Salamanca was the birthplace of systematic economic theory. Long before Adam Smith, between the 14th and 17th centuries, it was in Salamanca that the Thomist scholastics set out the mechanisms of human social cooperation. They opposed intervention by the state, particularly in money, recognising the damage and disruption it would do.
It was in Salamanca that I met entrepreneur and academic Professor Jesús Huerta de Soto, a thoroughly inspiring man with the most exceptional intellect and passion for society. Jesús is this year's Distinguished Hayek Visiting Fellow at the London School of Economics, supported by Toby Baxendale.
In his masterpiece Money Bank Credit and Economic Cycles (PDF), first published in 1998, Jesús set out the origins of the business cycle – flaws in the system of money and bank credit – and proposed five stages in the process of bank reform. Following in the footsteps of Irving Fisher's 100% Money, drawing on the tradition of Peel's 1844 Bank Charter Act and as verified by economist Sean Corrigan, the next step of Huerta de Soto's plan offers the possibility of restructuring the national debt, potentially paying it off and delivering a substantial tax cut.
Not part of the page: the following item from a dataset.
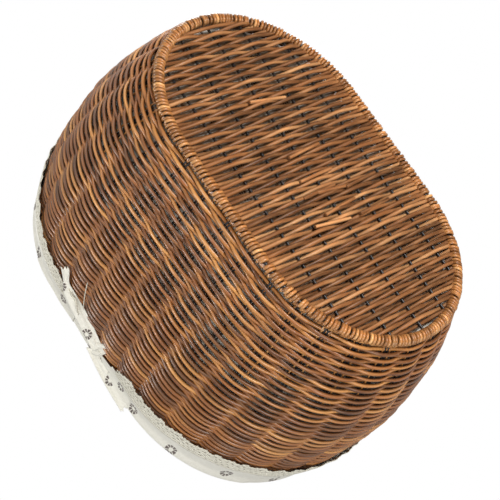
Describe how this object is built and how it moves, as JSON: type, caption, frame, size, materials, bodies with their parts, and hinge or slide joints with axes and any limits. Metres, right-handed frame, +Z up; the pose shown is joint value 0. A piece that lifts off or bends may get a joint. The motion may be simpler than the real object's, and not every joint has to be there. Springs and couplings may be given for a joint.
{
  "type": "wicker pet bed basket",
  "caption": "Oval wicker pet bed basket on a wire frame, with a printed cloth liner tied over the rim and a loose pad.",
  "frame": {"origin": "on the floor under the centre of the oval base", "axes": "+X along the oval, +Y towards the back long side, +Z up out of the opening"},
  "size_m": [0.421, 0.3004, 0.2549],
  "materials": {
    "frame_wire": "gloss",
    "wicker": "satin",
    "liner_cloth": "matte",
    "lace": "matte",
    "pad_cloth": "matte"
  },
  "bodies": {
    "basket": {"base_hoop": "frame_wire", "base_wrap": "wicker", "base_weave_lower": "wicker", "base_weave_upper": "wicker", "rim_hoop": "frame_wire", "rim_wrap": "wicker", "outer_weave_lower": "wicker", "outer_weave_upper": "wicker", "inner_weave_lower": "wicker", "inner_weave_upper": "wicker", "liner_bag": "liner_cloth", "liner_skirt_left": "liner_cloth", "liner_skirt_right": "liner_cloth", "lace_left": "lace", "lace_right": "lace", "base_wire_1": "frame_wire", "base_wire_2": "frame_wire", "base_wire_3": "frame_wire", "base_wire_4": "frame_wire", "base_wire_5": "frame_wire", "front_stake_1": "frame_wire", "front_stake_2": "frame_wire", "front_stake_3": "frame_wire", "front_stake_4": "frame_wire", "back_stake_1": "frame_wire", "back_stake_2": "frame_wire", "back_stake_3": "frame_wire", "back_stake_4": "frame_wire", "left_stake_1": "frame_wire", "left_stake_2": "frame_wire", "left_stake_3": "frame_wire", "left_stake_4": "frame_wire", "left_stake_5": "frame_wire", "left_stake_6": "frame_wire", "left_stake_7": "frame_wire", "left_stake_8": "frame_wire", "left_stake_9": "frame_wire", "left_stake_10": "frame_wire", "left_stake_11": "frame_wire", "left_stake_12": "frame_wire", "right_stake_1": "frame_wire", "right_stake_2": "frame_wire", "right_stake_3": "frame_wire", "right_stake_4": "frame_wire", "right_stake_5": "frame_wire", "right_stake_6": "frame_wire", "right_stake_7": "frame_wire", "right_stake_8": "frame_wire", "right_stake_9": "frame_wire", "right_stake_10": "frame_wire", "right_stake_11": "frame_wire", "right_stake_12": "frame_wire", "front_tie_knot": "liner_cloth", "front_hanging_tail": "liner_cloth", "front_standing_tail": "liner_cloth", "back_tie_knot": "liner_cloth", "back_hanging_tail": "liner_cloth", "back_standing_tail": "liner_cloth"},
    "pad": {"pad": "pad_cloth", "pad_piping": "pad_cloth"}
  },
  "joints": [
    {"name": "pad_lift", "type": "slide", "parent": "basket", "child": "pad", "axis": [0, 0, 1], "range_m": [0, 0.26]}
  ]
}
On Thursday, Jesús will deliver his lecture at the LSE, Financial Crisis and Economic Recession. Admission is free: I hope you will join me.
The 2010 LSE Baxendale Hayek lecture
Date: Thursday 28 October 2010
Time: 6.30-8pm
Venue: Sheikh Zayed Theatre, New Academic Building
Speaker: Professor Jesús Huerta de Soto
Jesús Huerta de Soto is professor of political economy at King Juan Carlos University and a Senior Fellow of The Cobden Centre. This event is free and open to all with no ticket required. Entry is on a first come, first served basis.
More details via the LSE.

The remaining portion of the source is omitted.